Learn more about Cambridge-based authors of ghost stories on this unique tour
Ghost Writers on the Cam is a two-hour walking tour of Cambridge – the brainchild of passionate performance storyteller, art historian, writer, researcher and former employee of the Fitzwilliam Museum, Robert Lloyd Parry
The tour seeks to breathe new life into old ghost stories and provide insights into the lives of the writers behind them, some very well known and others less so.
This original tour is every Sunday afternoon and is one of three provided by Robert – the other two take place inside the Fitzwilliam Museum, whose employ he left 10 years ago.
Ahead of the walk, Robert explained that all the ghosts we were to learn about were “unashamedly fictional” and that although the tour would visit familiar sites, the stories recounted would hopefully be less well known.
He added that few cities – especially ones of Cambridge’s size – have produced so many top writers of supernatural tales, and this is mainly thanks to the university.
It’s also due to the fact that Cambridge has always produced rather eccentric characters, men especially – traditionally speaking – who spend large amounts of time in enclosed university spaces teeming with history.
Beginning at the Fitzwilliam, Robert revealed that he worked at the museum as a research associate for five years and spoke of its connection to the former undergraduate, don and provost at King’s College, MR James, arguably the most successful writer in the ghost story genre out of all those featured, and a name that crops up again and again on the tour.
A stop opposite Pembroke College expands on one particular experience that happened to Pembroke alumnus, former Poet Laureate Ted Hughes, while Aleister Crowley is another well-known name from the 20th century who was mentioned later on when we were standing on a bridge over the Cam near Trinity College enjoying what was another beautiful day.

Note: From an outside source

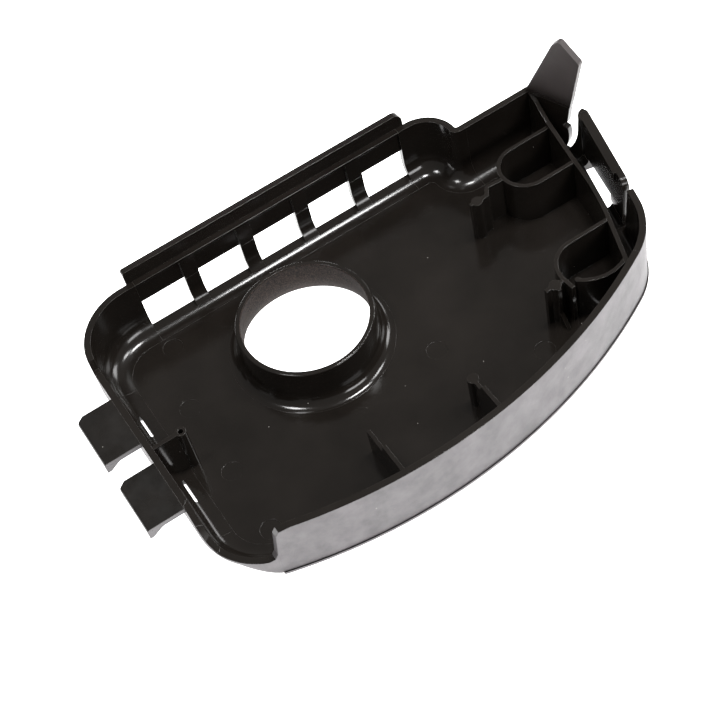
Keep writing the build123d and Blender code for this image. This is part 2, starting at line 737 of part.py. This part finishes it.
# ---- rear pocket: a U of ribs closed by the end rib
REAR_POCKET_Y = (12.1, -4.0)
REAR_POCKET_R = (REAR_POCKET_Y[0] - REAR_POCKET_Y[1]) / 2
REAR_POCKET_BEND = 81.25
with BuildPart() as rear_pocket:
    with BuildSketch(Plane.XY.offset(FLOOR)):
        with BuildLine():
            Line((95.8, REAR_POCKET_Y[0]), (REAR_POCKET_BEND, REAR_POCKET_Y[0]))
            CenterArc((REAR_POCKET_BEND, sum(REAR_POCKET_Y) / 2), REAR_POCKET_R, 90, 180)
            Line((REAR_POCKET_BEND, REAR_POCKET_Y[1]), (93.4, REAR_POCKET_Y[1]))
        trace(line_width=RIB_T)
    extrude(amount=POCKET_Z - FLOOR)
    add(end_rib.part, mode=Mode.SUBTRACT)
rear_pocket.part.label = "rear_pocket"
export_step(rear_pocket.part, "parts/rear_pocket.step")

# ---- front pocket: an upper wall with a rounded end, and a separate bowed lower wall
with BuildPart() as front_pocket_upper:
    with BuildSketch(Plane.XY.offset(FLOOR)):
        with BuildLine():
            Line((87.9, -28.0), (73.8, -28.0))
            CenterArc((73.8, -37.0), 9.0, 90, 90)
            Line((64.8, -37.0), (65.2, -41.8))
        trace(line_width=RIB_T)
    extrude(amount=POCKET_Z - FLOOR)
    add(end_rib.part, mode=Mode.SUBTRACT)
front_pocket_upper.part.label = "front_pocket_upper"
export_step(front_pocket_upper.part, "parts/front_pocket_upper.step")

with BuildPart() as front_pocket_lower:
    with BuildSketch(Plane.XY.offset(FLOOR)):
        with BuildLine():
            ThreePointArc((67.7, -40.4), (73.6, -43.7), (82.7, -42.6))
        trace(line_width=RIB_T)
        with Locations((67.8, -40.2)):
            Circle(0.8)
    extrude(amount=POCKET_Z - FLOOR)
    add(end_rib.part, mode=Mode.SUBTRACT)
    add(hollow.part, mode=Mode.INTERSECT)
front_pocket_lower.part.label = "front_pocket_lower"
export_step(front_pocket_lower.part, "parts/front_pocket_lower.step")

# ---- rear post: a column in a short cranked rib that butts against the rear pocket
with BuildPart() as rear_post:
    with BuildSketch(Plane.XY.offset(FLOOR)):
        with BuildLine():
            Polyline((73.6, 3.9), (67.4, 4.4), (65.6, 1.7), (59.7, 1.7))
        trace(line_width=RIB_T)
        with Locations((62.1, 1.7)):
            Circle(REAR_POST_R)
    extrude(amount=POCKET_Z - FLOOR)
    add(rear_pocket.part, mode=Mode.SUBTRACT)
rear_post.part.label = "rear_post"
export_step(rear_post.part, "parts/rear_post.step")

# ---- front post: a column with a short rib, and a fin that slopes down to the floor
FRONT_POST = (61.7, -37.9)
FRONT_POST_LEFT = 58.3
with BuildPart() as front_post:
    with BuildSketch(Plane.XY.offset(FLOOR)):
        with BuildLine():
            Line((FRONT_POST_LEFT, FRONT_POST[1]), (65.0, FRONT_POST[1]))
        trace(line_width=RIB_T)
        with Locations(FRONT_POST):
            Circle(FRONT_POST_R)
    extrude(amount=POCKET_Z - FLOOR)
    with BuildSketch(Plane.YZ.offset(FRONT_POST[0] - RIB_T / 2)):
        with BuildLine():
            Polyline(
                (FRONT_POST[1], FLOOR),
                (FRONT_POST[1], POCKET_Z),
                (-40.2, POCKET_Z),
                (-40.2, 6.5),
                (-43.6, FLOOR),
                close=True,
            )
        make_face()
    extrude(amount=RIB_T)
    add(front_pocket_upper.part, mode=Mode.SUBTRACT)
front_post.part.label = "front_post"
export_step(front_post.part, "parts/front_post.step")

# ---- gussets behind the skirt
LEFT_GUSSET_X = -5.5
RIGHT_GUSSET = (26.5, -47.5)
with BuildPart() as gusset_left:
    with BuildSketch(Plane.YZ.offset(LEFT_GUSSET_X - RIB_T / 2)):
        with BuildLine():
            Polyline(
                (-43.0, FLOOR),
                (-43.0, 12.5),
                (-51.0, 12.5),
                (-52.2, 16.2),
                (-66.0, 16.2),
                (-66.0, FLOOR),
                close=True,
            )
        make_face()
    extrude(amount=RIB_T)
    add(cavity.part, mode=Mode.INTERSECT)
gusset_left.part.label = "gusset_left"
export_step(gusset_left.part, "parts/gusset_left.step")

with BuildPart() as gusset_right:
    with BuildSketch(Plane.YZ.offset(RIGHT_GUSSET[0] - RIB_T / 2)):
        with BuildLine():
            Polyline(
                (RIGHT_GUSSET[1], FLOOR),
                (RIGHT_GUSSET[1], 13.9),
                (-51.6, 13.9),
                (-53.0, 16.4),
                (-65.0, 16.4),
                (-65.0, FLOOR),
                close=True,
            )
        make_face()
    extrude(amount=RIB_T)
    with BuildSketch(Plane.XY.offset(FLOOR)):
        with Locations(RIGHT_GUSSET):
            Circle(REAR_POST_R)
    extrude(amount=13.9 - FLOOR)
    add(cavity.part, mode=Mode.INTERSECT)
gusset_right.part.label = "gusset_right"
export_step(gusset_right.part, "parts/gusset_right.step")
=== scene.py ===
import math

import bpy
from mathutils import Euler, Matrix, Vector


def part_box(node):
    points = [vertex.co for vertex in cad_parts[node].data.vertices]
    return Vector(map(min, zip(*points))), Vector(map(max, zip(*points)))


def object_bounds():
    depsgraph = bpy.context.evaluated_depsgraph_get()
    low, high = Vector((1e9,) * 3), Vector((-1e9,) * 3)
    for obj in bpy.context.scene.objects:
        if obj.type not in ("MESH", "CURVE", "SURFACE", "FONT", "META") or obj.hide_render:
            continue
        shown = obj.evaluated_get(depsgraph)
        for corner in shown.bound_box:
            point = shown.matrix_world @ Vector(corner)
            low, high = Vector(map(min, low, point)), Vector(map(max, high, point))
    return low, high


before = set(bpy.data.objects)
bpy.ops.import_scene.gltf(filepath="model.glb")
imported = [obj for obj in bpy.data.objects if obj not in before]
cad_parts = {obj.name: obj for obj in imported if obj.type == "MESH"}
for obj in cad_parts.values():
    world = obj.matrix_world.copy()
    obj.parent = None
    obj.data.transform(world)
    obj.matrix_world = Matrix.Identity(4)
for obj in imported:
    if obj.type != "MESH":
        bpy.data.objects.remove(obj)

cad_low, cad_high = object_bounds()

MM = 0.001

# ---------------------------------------------------------------- linear colours
# a pair is the darker and the lighter end of a clouded tone
GLOSS = ((0.0098, 0.0080, 0.0066), (0.0172, 0.0142, 0.0120))
GLOSS_WORN = (0.075, 0.068, 0.062)
MATTE = ((0.050, 0.0455, 0.048), (0.118, 0.108, 0.114))
MATTE_FOOT_WEAR_AND_HIGHLIGHT = (0.150, 0.140, 0.145)
HOOK = ((0.0065, 0.0055, 0.0046), (0.0120, 0.0102, 0.0088))
HOOK_SIDE_FINISH_AND_LIGHT = (0.084, 0.077, 0.081)
HOOK_WORN = (0.11, 0.10, 0.09)
BORE = ((0.0020, 0.0014, 0.0012), (0.046, 0.030, 0.024))
TONGUE = ((0.052, 0.044, 0.044), (0.085, 0.073, 0.072))
TONGUE_ROOT_GLOSS_AND_SHADE = (0.018, 0.0150, 0.0130)
TONGUE_WORN = (0.20, 0.18, 0.18)
DUST = (0.42, 0.40, 0.37)
TABLE = ((0.88, 0.88, 0.88), (0.94, 0.94, 0.94))
SKY = (1.0, 0.97, 0.94)

# ---------------------------------------------------------------- where a finish starts and ends
# parts of a face's own direction, from -1 to 1: away from the middle, along Z, and along Y squared
FACES_OUT = (0.25, 0.45)
FACES_DOWN = (-0.75, -0.35)
FACES_UP = (0.35, 0.6)
FACES_SIDEWAYS_SQUARED = (0.25, 0.81)
# cosines between a face and its rounded-off direction, from a flat to an edge
EDGE_TURN = (0.98, 0.75)
# heights over which the outer grey's paler lower edge, partly wear and partly painted highlight, fades
# out
FOOT_Z = (0.6 * MM, 2.2 * MM)
# a cone just outside the bore's wall, up to the height where the wall is straight
BORE_Z = (0, 10 * MM)
BORE_RADIUS = (22.6 * MM, 19.3 * MM)
# heights above the tray's rim over which the tongue turns from a dark root, partly painted shade, to
# dull grey
TONGUE_FADE = (-0.5 * MM, 6 * MM)

# ---------------------------------------------------------------- floor, light and camera settings
TABLE_SIZE = 6
TABLE_GAP = 0.5 * MM
TABLE_GLOW = 2.2
SKY_STRENGTH = 0.235
LIGHT_DISTANCE = 0.9
# each light's direction from the object, its width and height in metres, and its watts
LIGHTS = {
    "over_left": ((-0.35, 0.03, 0.93), (0.17, 0.15), 2.2),
    "over_right": ((0.50, -0.10, 0.86), (0.13, 0.18), 1.5),
    "over_sill": ((0.23, -0.01, 0.96), (0.12, 0.15), 3.0),
    "right_low": ((0.92, 0.10, 0.36), (0.36, 0.30), 2.6),
    "right_back": ((0.75, 0.50, 0.33), (0.20, 0.16), 0.5),
    "front_window": ((0.30, -0.80, 0.50), (0.40, 0.20), 2.2),
}
CAMERA_AT = Vector((-87.26, -280.66, 390.52)) * MM
CAMERA_TURN = Euler([math.radians(a) for a in (35.061, 8.950, -32.147)], "XYZ")
CAMERA_LENS = 82.57
CAMERA_SENSOR = 36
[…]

While Hughes, Crowley and MR James remain venerated figures of literature, one of the tour’s strong points is the fact that it also delves into the lives of some of the ‘forgotten men’ of macabre letters, such as Barry Pain (who also wrote for Punch magazine), Gerald Heard and Thomas Anstey Guthrie.

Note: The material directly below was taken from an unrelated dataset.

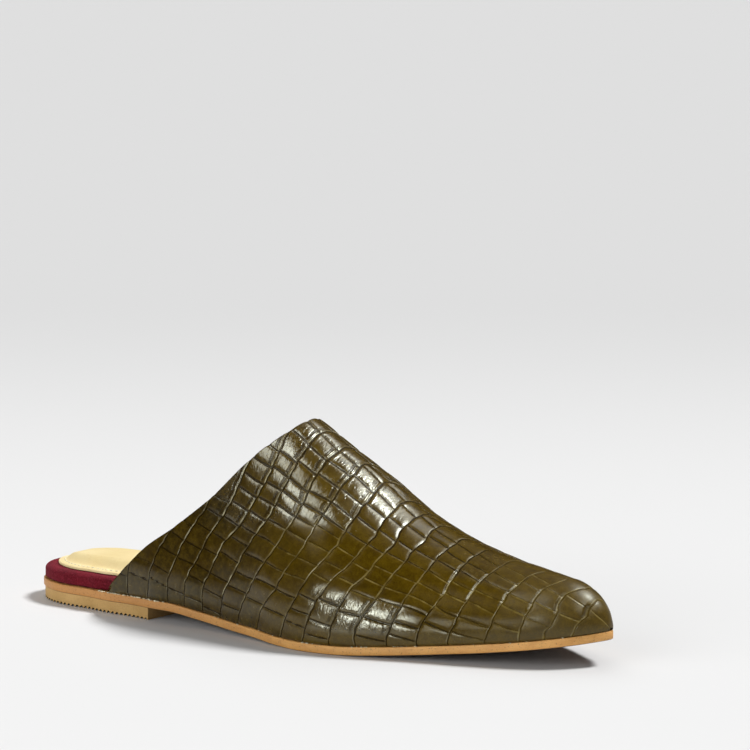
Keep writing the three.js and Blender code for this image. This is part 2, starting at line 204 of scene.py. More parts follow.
def sole_edge(x, side):
    """The sole's edge at x on the outer (-1) or inner (+1) side."""
    width = HEEL_WIDTH + (BALL_WIDTH - HEEL_WIDTH) * smoothstep(*WAIST, x / LENGTH)
    swing = TOE_SWING * np.maximum(0, (x / LENGTH - 0.5) / 0.5) ** 2
    share = np.where(side < 0, outer_share(x / LENGTH), inner_share(x / LENGTH))
    ends = round_end(x, HEEL_ROUND) * round_end(LENGTH - x, TOE_ROUND)
    return swing + side * width * share * ends


def sole_bottom(x):
    lifted = np.where(x <= HEEL_LIFT_LENGTH, 1, drop_share(x / LENGTH))
    return HEEL_LIFT * lifted + TOE_SPRING * rise_share(x / LENGTH)


def sole_top(x):
    return sole_bottom(x) + SOLE_THICKNESS


def upper_point(x, angle):
    """A point of the upper's outer face: angle runs from 0 at the outer feather edge to pi at the inner."""
    x, angle = np.broadcast_arrays(np.asarray(x, float), np.asarray(angle, float))
    side = np.where(angle < math.pi / 2, -1.0, 1.0)
    climb = np.where(side < 0, angle, math.pi - angle)
    s = (x - THROAT_AT) / (LENGTH - THROAT_AT)
    reach = LENGTH - UPPER_MARGIN
    squeeze = np.minimum(x, reach)
    middle = (sole_edge(squeeze, -1.0) + sole_edge(squeeze, 1.0)) / 2
    crest = middle + CREST_SHIFT * (1 - smoothstep(0.1, 0.9, s))
    foot = sole_edge(squeeze, side) - side * UPPER_MARGIN
    rise = TOE_HEIGHT + (INSTEP_HEIGHT - TOE_HEIGHT) * crest_rise(s)
    height = rise * round_end(reach - x, NOSE_ROUND)
    ends = round_end(reach - x, 2 * NOSE_ROUND)
    across, climbed = np.maximum(np.cos(climb), 0), np.maximum(np.sin(climb), 0)
    out = across ** np.where(side < 0, outer_peak(s), inner_peak(s))
    up = climbed ** crest_flank(s)
    bulge = SIDE_BULGE * ends * np.sin(math.pi * np.sqrt(up)) * out
    y = crest + (foot - crest) * out + side * bulge
    return np.stack([x, y, sole_top(squeeze) + GAP + height * up], -1)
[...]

St Bene’t’s Parish Church – the oldest building in Cambridgeshire – the front and back of King’s College, Trinity Hall College and Trinity College were some of the other places where we stopped to learn more about a specific writer and/or story, all delivered with great exuberance by our guide, who also does readings in museums, as well as preparing audio guides and museum literature.
I particularly enjoyed hearing about the Chit Chat Club at King’s College where one of the writers – I won’t ruin the surprise – read his work aloud for the first time and that the second floor above Noa Noa on King’s Parade was once the home of novelist Lucy Boston.

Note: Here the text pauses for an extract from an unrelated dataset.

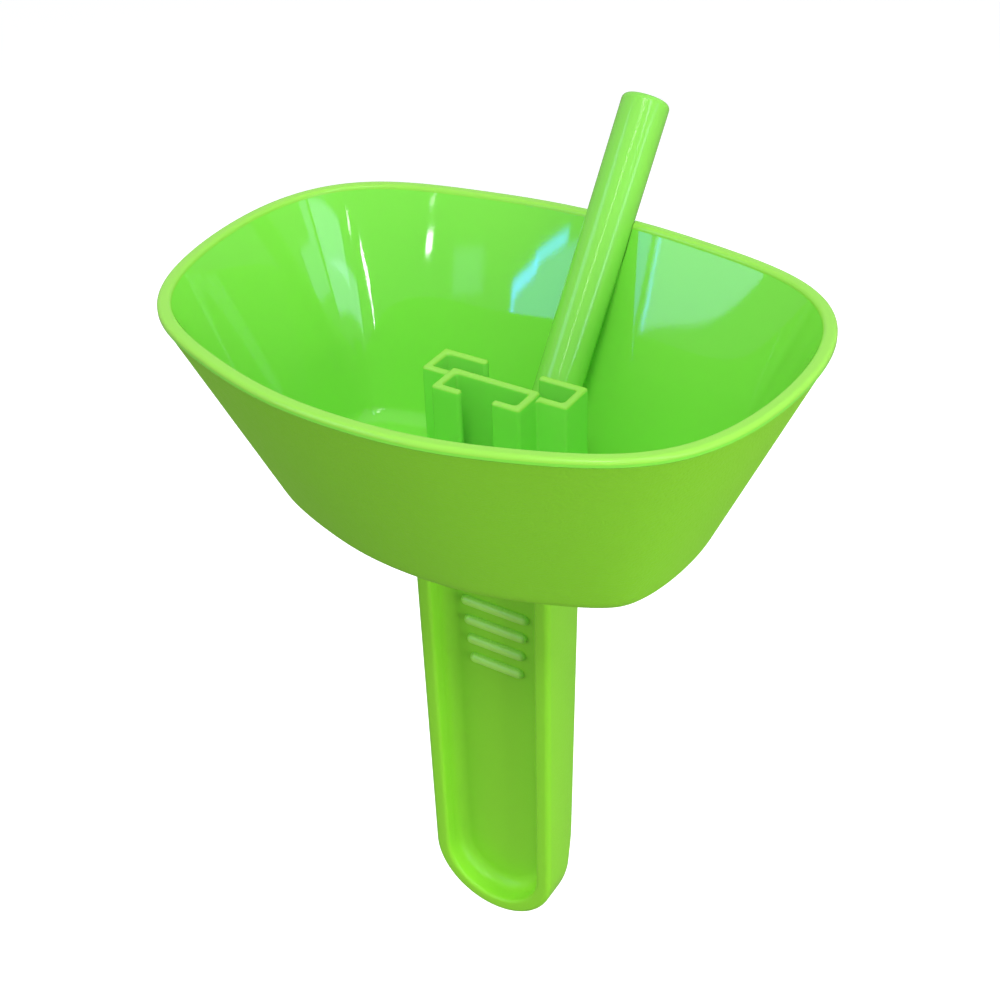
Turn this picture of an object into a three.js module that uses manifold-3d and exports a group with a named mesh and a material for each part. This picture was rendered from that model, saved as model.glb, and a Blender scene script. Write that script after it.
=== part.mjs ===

Afterwards, I sat down in The Mill pub with Robert, who has lived in Cambridgeshire for 18 years, for our own ‘chit chat’.
“I work as a performance storyteller, specialising in the works of MR James,” he explained, “and I recently started cultural tours – tours of the collections of the Fitzwilliam Museum but also this tour of Cambridge.”
Already highly knowledgeable on MR James, Robert spent a few years researching other ghost story authors with Cambridge connections, and initially came up with the idea for Ghost Writers on the Cam around a year ago.
He then spent a month or so working out the route, which writers he was going to focus on and all the other necessary details.
Robert notes that Ghost Writers on the Cam examines the “lives and the sights and the forgotten stories of many of the people who have passed through Cambridge and written supernatural tales”.
Robert’s tours of the Fitzwilliam Museum, Fear at the Fitz and VII Strange Tales at the Fitz, runs most Saturdays throughout the year, while Ghost Writers on the Cam run most Sundays.